Wrong. What seemed like an intimate audience, just me and a few scattered viewers, suddenly became a red carpet event. A gaggle of teenagers, presumably on an English class field trip (I was there to see The Great Gatsby) stampeded into the theater. I can’t even describe to you the intensity of the unexpected near-panic attack this brought on. My heart pounded in my throat. The jungle drums started in my head as I realized these kids were funneling in around me, and soon I’d be surrounded on all sides by teenagers. Now or never. I stood up to re-seat myself.

It took a few minutes, but my heartbeat returned to normal in my new seat at the back of the theater. The movie started, I enjoyed it, I ate too many Twizzlers, the movie ended.

Then back into the brightness. When I got home I tried to lie down for a nap, but I was restless. So I went for a run. When I was done, the strangest thing happened. Like I’d been socked in the stomach with a basketball, I collapsed to my living room floor and cried. I couldn’t stop. I didn’t know what I was crying about. Expectations, maybe? That my very special “me” day was barely fun, let alone the restorative experience I’d been searching for?

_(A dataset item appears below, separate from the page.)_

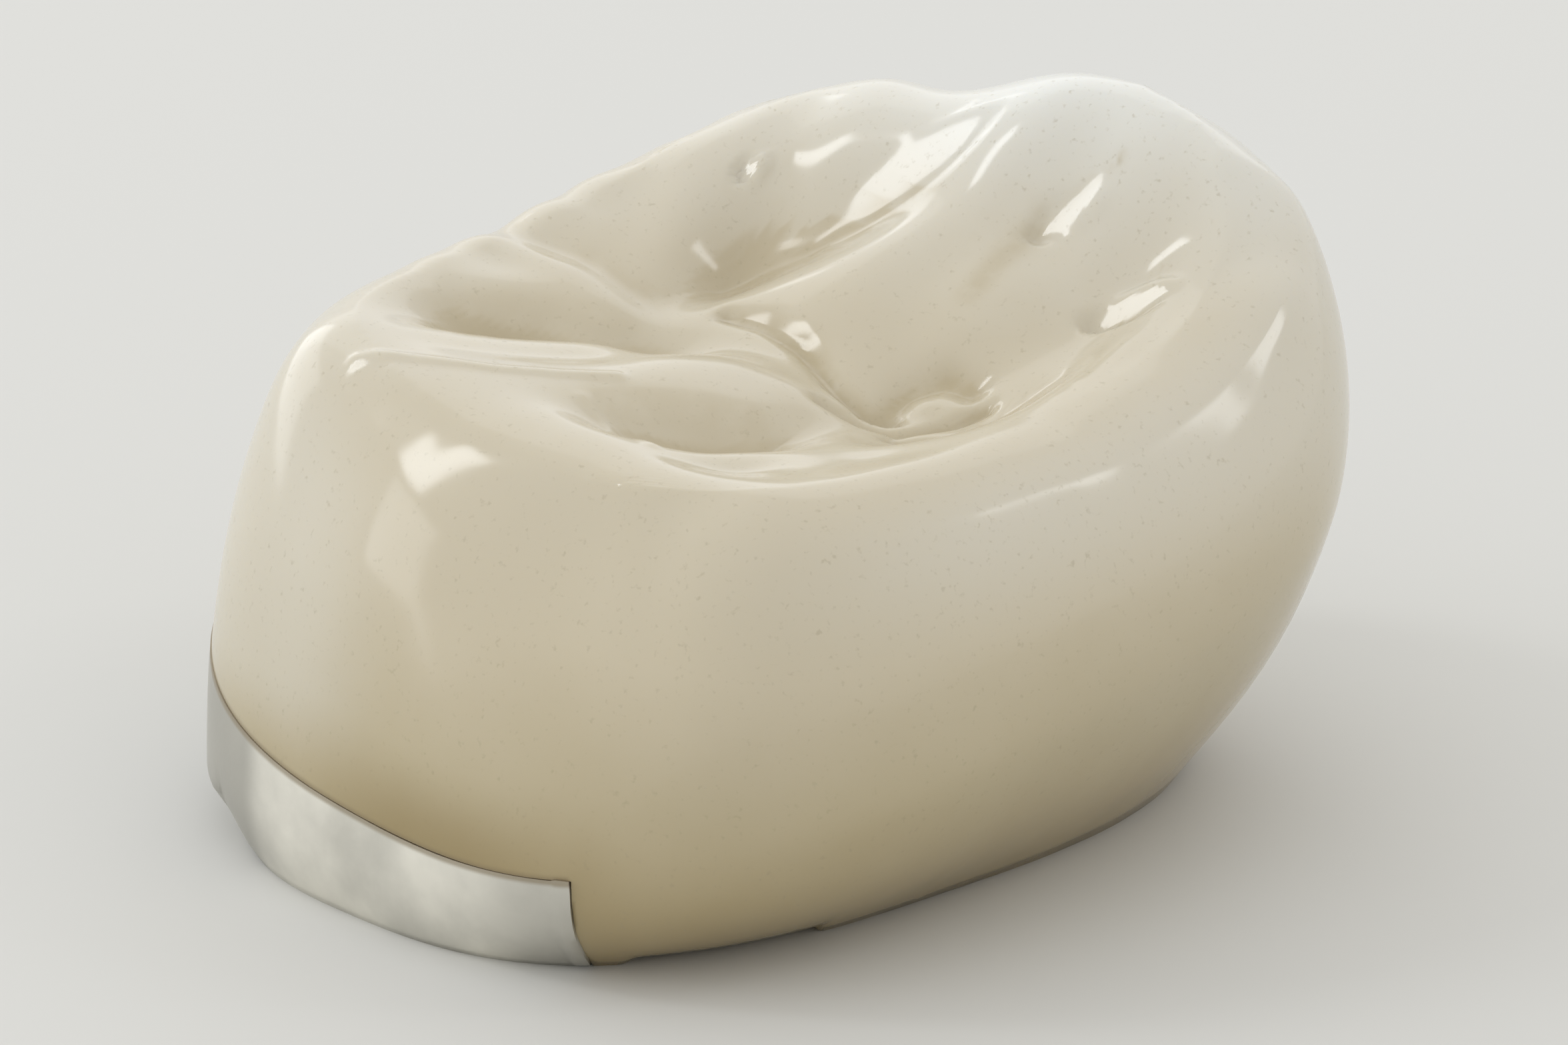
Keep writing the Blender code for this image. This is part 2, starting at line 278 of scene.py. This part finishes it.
def climb(values, start, end):
    """A share that climbs from 0 to 1 while the values go from start to end."""
    return np.clip((values - start) / (end - start), 0, 1)


rubbed = veneer.vertex_groups.new(name="rim")
points = places_of(veneer)
on_rim = bell(rim_share(points) - 1, RIM_WIDTH) * (points[:, 2] > LOWEST_TOP)
for index in np.nonzero(on_rim > LEAST_RUBBED)[0]:
    rubbed.add([int(index)], float(on_rim[index]), "REPLACE")
apply_modifier(veneer, "SMOOTH", vertex_group="rim", iterations=RUBBINGS)


def away_from(places, line):
    """Distance, seen from above, from each place to a line through points."""
    nearest = np.full(len(places), np.inf)
    for start, end in zip(line, line[1:]):
        start = np.array(start)
        run = np.array(end) - start
        share = np.clip((places - start) @ run / (run @ run), 0, 1)
        nearest = np.minimum(nearest, np.linalg.norm(places - start - share[:, None] * run, axis=1))
    return nearest


# Fine cuts (below zero) and crests of the carver's blade: depth and half width in
# millimetres, and the points that each passes through on the biting surface
TOP = 4.7
CENTRAL_GROOVE = ((-1.3, 0.4), (-0.8, 0.5), (-0.1, 0.45), (0.7, 0.2), (1.2, 0.2), (1.45, 0.35))
PIT_GROOVE = ((1.0, -0.25), (1.4, -0.05), (1.8, 0.15), (2.05, 0.65), (2.2, 1.1))
PIT_BRANCH = ((2.0, -0.05), (2.5, 0.3))
PIT_RING = ((1.3, 0.45), (1.25, 0.8), (1.45, 1.2), (1.8, 1.25))
STROKES = (
    (-0.12, 0.12, CENTRAL_GROOVE),
    (-0.12, 0.11, PIT_GROOVE),
    (-0.12, 0.14, PIT_BRANCH),
    (-0.11, 0.2, PIT_RING),
    (0.1, 0.28, ((1.55, 0.8), (1.75, 0.95))),
    (0.045, 0.09, ((-2.2, -4.3), (-1.0, -3.38), (-0.45, -2.8), (-0.1, -2.3))),
    (0.03, 0.08, ((0.02, -2.92), (0.7, -3.0), (1.46, -3.16))),
)
shape = veneer.data
points = places_of(veneer)
facing = np.array([vertex.normal.z for vertex in shape.vertices])
on_top = climb(points[:, 2], TOP, TOP + 0.1) * climb(facing, 0, 0.3)
for depth, half_width, line in STROKES:
    points[:, 2] += on_top * depth * bell(away_from(points[:, :2], line), half_width)

# The palatal cusp stands out as one full lobe from the rim down to the widest line
LOBE_DEPTH = 0.26
LOBE_X = -0.3
LOBE_Z = 4.9
lobe = bell(points[:, 0] - LOBE_X, 1.5) * bell(points[:, 2] - LOBE_Z, 1.4)
points[:, 1] -= LOBE_DEPTH * lobe * climb(points[:, 1], -3.6, -4.2)

# Flats left by the polishing wheel, all tilted the same way: middle, turn, half length and
# half width
FLAT_SLOPE = (-0.086, 1.084)
FLAT_CORE = 0.12
FLATS = (
    (-0.84, 2.92, 45, 0.65, 0.25),
    (1.24, 3.24, 53, 0.36, 0.17),
    (2.6, 2.9, 43, 0.4, 0.18),
    (-2.73, 2.05, 60, 0.15, 0.12),
)
for x, y, turn, length, width in FLATS:
    offset = points[:, :2] - (x, y)
    lengthwise = offset @ (cos(radians(turn)), sin(radians(turn)))
    sideways = offset @ (-sin(radians(turn)), cos(radians(turn)))
    core = on_top * (np.hypot(*offset.T) < FLAT_CORE)
    height = (points[:, 2] * core).sum() / core.sum()
    share = on_top * climb(np.hypot(lengthwise / length, sideways / width), 1.5, 1)
    points[:, 2] += share * (height + offset @ FLAT_SLOPE - points[:, 2])
shape.vertices.foreach_set("co", (points * MM).ravel())
shape.update()

# The hand-built layers leave a faint unevenness, which wavers the edges of each reflection
UNEVENNESS = 0.016 * MM
waver = bpy.data.textures.new("waver", "CLOUDS")
waver.noise_scale = 1.6 * MM
apply_modifier(veneer, "DISPLACE", texture=waver, strength=UNEVENNESS, mid_level=0.5,
               texture_coords="LOCAL")

# Distance to the collar's outline. The brown above it, partly stain and partly painted shade, fades
# upwards and to both ends.
NECK_DARKENING_HEIGHT = 1.1
turns = turns_of(points)
past_end = np.maximum(np.maximum(COLLAR_ENDS[0] - turns, turns - COLLAR_ENDS[1]), 0)
aside = np.radians(past_end) * np.linalg.norm(points[:, :2] - CENTRE, axis=1)
from_collar = np.hypot(aside, np.maximum(points[:, 2] - edge_height(points), 0))
along_collar = np.interp(points[:, 0], (-1.3, 0.5, 1.4, 2.7), (0.15, 1, 1, 0.55))
keep(veneer, "from_collar", from_collar)
keep(veneer, "cervical_stain_and_shade", climb(from_collar, NECK_DARKENING_HEIGHT, 0) * along_collar)

# How far each point lies below its surroundings, from a blurred map of the biting surface
CELL = 0.1
SPAN = 140
BLURRINGS = 30
column, row = ((points[:, :2] / CELL + SPAN / 2).astype(int)).T
outer = facing > 0.05
total = np.zeros((SPAN, SPAN))
count = np.zeros((SPAN, SPAN))
np.add.at(total, (column[outer], row[outer]), points[outer, 2])
np.add.at(count, (column[outer], row[outer]), 1)
for _ in range(BLURRINGS):
    for grid in (total, count):
        for axis in (0, 1):
            grid[:] = (np.roll(grid, 1, axis) + grid * 2 + np.roll(grid, -1, axis)) / 4
blurred = total / np.maximum(count, 1e-9)
rim = rim_share(points)
inside = climb(rim, 1, 0.88) * climb(points[:, 2], LOWEST_TOP, TOP)
keep(veneer, "hollow_shade_and_stain", inside * np.where(outer, blurred[column, row] - points[:, 2], 0))

# Brush strokes of stain in the grooves, and of painted shade along the feet of steep walls and in
# the two lens-shaped hollows: strength, half width in millimetres, and the points on the way. Those
# in the two lens-shaped hollows have a firmer edge.
SOFT_EDGE = 2
FIRM_EDGE = 5
STAIN_AND_SHADE_STROKES = (
    (0.4, 0.28, SOFT_EDGE, ((-1.8, 1.75), (-1.3, 2.15), (-0.5, 2.6))),
    (0.7, 0.22, SOFT_EDGE, ((1.0, 2.0), (0.95, 2.6), (1.0, 3.0))),
    (0.4, 0.12, SOFT_EDGE, ((1.0, 3.0), (1.45, 3.8))),
    (1.0, 0.05, SOFT_EDGE, ((1.44, 3.8), (1.46, 3.82))),
    (0.45, 0.25, SOFT_EDGE, ((-3.0, -0.15), (-2.4, -0.1), (-2.0, 0.4))),
    (0.25, 0.22, SOFT_EDGE, ((-2.75, 2.9), (-2.25, 2.2), (-2.05, 1.7))),
    (0.75, 0.2, SOFT_EDGE, CENTRAL_GROOVE),
    (0.55, 0.18, SOFT_EDGE, PIT_GROOVE),
    (0.5, 0.18, SOFT_EDGE, PIT_BRANCH),
    (0.7, 0.2, SOFT_EDGE, PIT_RING),
    (0.3, 0.3, FIRM_EDGE, ((-3.1, -2.15), (-2.6, -1.42), (-1.95, -0.68))),
    (0.35, 0.32, FIRM_EDGE, ((0.1, -2.7), (0.53, -2.08), (1.05, -1.4))),
)
darkened = [
    strength * bell(away_from(points[:, :2], line), half_width, firmness)
    for strength, half_width, firmness, line in STAIN_AND_SHADE_STROKES
]
keep(veneer, "stain_and_shade", on_top * np.max(darkened, axis=0))

# Translucent enamel high up over the distal and buccal cusps, and painted light in the same pale
# colour lower down round the mesial end of the palatal side
FAR_SIDE = (0.8, 0.6)
outwards = points[:, :2] @ FAR_SIDE
buccal = climb(outwards, 0, 3) * climb(points[:, 2], 3.5, 5)
painted_light_mesial = climb(-outwards, 3.3, 4.8) * climb(points[:, 2], 1.3, 2.5)
keep(veneer, "enamel_and_painted_light", climb(rim, 0.9, 1.1) * np.maximum(buccal, painted_light_mesial))

porcelain = bpy.data.materials.new("glazed_porcelain")
porcelain.use_nodes = True
nodes = porcelain.node_tree.nodes
links = porcelain.node_tree.links
glaze = nodes["Principled BSDF"]
glaze.inputs["IOR"].default_value = 1.5
glaze.inputs["Subsurface Weight"].default_value = 0.15
glaze.inputs["Subsurface Radius"].default_value = (1.0, 0.8, 0.5)
glaze.inputs["Subsurface Scale"].default_value = 0.5 * MM
place = nodes.new("ShaderNodeTexCoord").outputs["Object"]

# The layers follow the height, wavered by a slow noise. The dark colours low down are partly the
# dentine's own and partly painted shade.
CROWN_HEIGHT = 7.6 * MM
SWAY = 0.6 * MM
cloud = noise(420, 3)
level = join("ShaderNodeMath", operation="ADD")
links.new(along("Z"), level.inputs[0])
links.new(spread(cloud, -SWAY, SWAY), level.inputs[1])
height = join("ShaderNodeMapRange", **{"From Max": CROWN_HEIGHT})
links.new(level.outputs["Value"], height.inputs["Value"])
shade = shades(
    height.outputs["Result"],
    (0, (0.37, 0.29, 0.15)),
    (0.14, (0.43, 0.35, 0.20)),
    (0.30, (0.50, 0.43, 0.285)),
    (0.50, (0.585, 0.52, 0.385)),
    (0.72, (0.595, 0.54, 0.42)),
    (0.86, (0.66, 0.63, 0.545)),
    (1, (0.73, 0.735, 0.70)),
)

# Pale enamel and painted light, painted shade and stain in the hollows, and specks of pigment. The
# brush left its stain patchy.
depth = kept("hollow_shade_and_stain")
patchy = join("ShaderNodeMath", operation="MULTIPLY")
links.new(kept("stain_and_shade"), patchy.inputs[0])
links.new(ranged(noise(2600, 4), 0.1, 0.6, 1), patchy.inputs[1])
# Enamel on the cusps, and painted light on the lower mesial side, in one pale colour
shade = tint(shade, ranged(kept("enamel_and_painted_light"), 0, 1, 0.45), (0.70, 0.68, 0.61))
# Painted shade, with some stain: darker the deeper a point lies below its surroundings
shade = tint(shade, ranged(depth, 0.02, 0.3, 0.5), (0.48, 0.40, 0.25))
shade = tint(shade, ranged(depth, 0.07, 0.13, 0.3), (0.45, 0.37, 0.22))
shade = tint(shade, ranged(patchy.outputs["Value"], 0, 1, 0.5), (0.42, 0.34, 0.19))
shade = tint(shade, ranged(noise(13000, 2), 0.6, 0.8, 0.35), (0.36, 0.31, 0.2))

# Brown above the collar, partly stain and partly painted shade, and oxide of the metal in a thin
# line along it
shade = tint(shade, ranged(kept("cervical_stain_and_shade"), 0, 1, 0.85), (0.32, 0.245, 0.115))
shade = tint(shade, ranged(kept("from_collar"), 0.07, 0, 0.6), (0.25, 0.185, 0.1))
links.new(shade, glaze.inputs["Base Color"])
links.new(spread(cloud, 0.06, 0.2), glaze.inputs["Roughness"])
veneer.data.materials.append(porcelain)

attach(veneer, "root")
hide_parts("porcelain_veneer")


# Table
# A plain pale sheet that the crown stands on. It is matt, so that it mirrors nothing.

bpy.ops.object.select_all(action="DESELECT")
bpy.ops.mesh.primitive_plane_add(size=1.2, location=(0, 0, 0))
table = bpy.context.object
table.name = "table"
pale = bpy.data.materials.new("pale_sheet")
pale.use_nodes = True
sheet = pale.node_tree.nodes["Principled BSDF"]
sheet.inputs["Base Color"].default_value = (0.66, 0.66, 0.64, 1)
sheet.inputs["Roughness"].default_value = 0.8
table.data.materials.append(pale)


# Lamps
# Five soft windows round the crown and a pale room. The small flats mirror the first and
# narrowest window, and the wide ones light the sides.

MIDDLE = Vector((0, 0, 4 * MM))
WINDOW_DISTANCE = 0.3
# Azimuth and elevation in degrees, width and height in metres, and power in watts
WINDOWS = (
    ("window_left", -52, 41, 0.04, 0.09, 0.075),
    ("window_far_left", -88, 12, 0.25, 0.16, 0.17),
    ("window_low", -43, 17, 0.1, 0.14, 0.08),
    ("window_back", -125, 30, 0.35, 0.24, 0.12),
    ("window_behind", 141, 40, 0.026, 0.08, 0.03),
)


def direction(azimuth, elevation):
    """From the crown: azimuth from the -Y axis towards +X, both in degrees."""
    turn = radians(azimuth)
    rise = radians(elevation)
    return Vector((sin(turn) * cos(rise), -cos(turn) * cos(rise), sin(rise)))


for name, azimuth, elevation, width, height, power in WINDOWS:
    lamp = bpy.data.lights.new(name, "AREA")
    lamp.color = (0.94, 0.97, 1.0)
    lamp.shape = "RECTANGLE"
    lamp.size = width
    lamp.size_y = height
    lamp.energy = power
    window = bpy.data.objects.new(name, lamp)
    towards = direction(azimuth, elevation)
    window.location = MIDDLE + towards * WINDOW_DISTANCE
    window.rotation_euler = towards.to_track_quat("Z", "Y").to_euler()
    bpy.context.collection.objects.link(window)

world = bpy.data.worlds.new("room")
bpy.context.scene.world = world
world.use_nodes = True
room = world.node_tree.nodes["Background"]
room.inputs["Color"].default_value = (1.0, 0.99, 0.97, 1)
room.inputs["Strength"].default_value = 0.9


# Camera
# The crown is seen from its palatal and distal side, a little from above. It stands in the
# photograph's place in the picture, at the photograph's size.

VIEW = (48, 21.5)
FILM = 36
DISTANCE = 340 * MM
VIEW_WIDTH = 17.5 * MM
RAISED = 3.03 * MM
camera = bpy.data.cameras.new("camera")
camera.sensor_width = FILM
camera.lens = FILM * DISTANCE / VIEW_WIDTH
camera.clip_start = 0.01
camera.clip_end = 10
viewer = bpy.data.objects.new("camera", camera)
bpy.context.collection.objects.link(viewer)
eye = direction(*VIEW)
upright = eye.to_track_quat("Z", "Y")
target = Vector((0.04, 0.045, 0)) * MM + upright @ Vector((0, RAISED, 0))
viewer.location = target + eye * DISTANCE
viewer.rotation_euler = upright.to_euler()
bpy.context.scene.camera = viewer
bpy.context.scene.view_settings.view_transform = "Standard"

Awhile ago, I wrote that I desperately needed more time away from my daughter to be happy. Well, now the pendulum had swung the other way. After showering, I decided the only thing that could possibly snap me out of this funk was being needed by her. So I picked her up early, brought her home and we ate dinner together. We played. I felt better.

I’ve learned that “me” time is unhealthy for me. Dangerous, even. I must be working, surrounding myself with friends and family, doing for others, or sleeping. That’s it.

If there’s one thing I know for certain, it’s that when I hit my lowest of lows, I need to stay as busy as possible. Will I burn out? Probably, and I’ll spend another miserable day crying it all out of my system. Is it easier to just keep plugging away at work and motherhood and push all those nagging personal desires and lofty ideas of “me time” down where I can’t see them on a daily basis? Well, yes.

I think it’s just a new fact of life that I don’t know how to be alone anymore (when I’m not working, that is). I don’t remember how to be spontaneous and I definitely don’t remember how to have fun. Or maybe my definition of fun has changed. All I know is that I certainly won’t be attempting another “me day” anytime soon.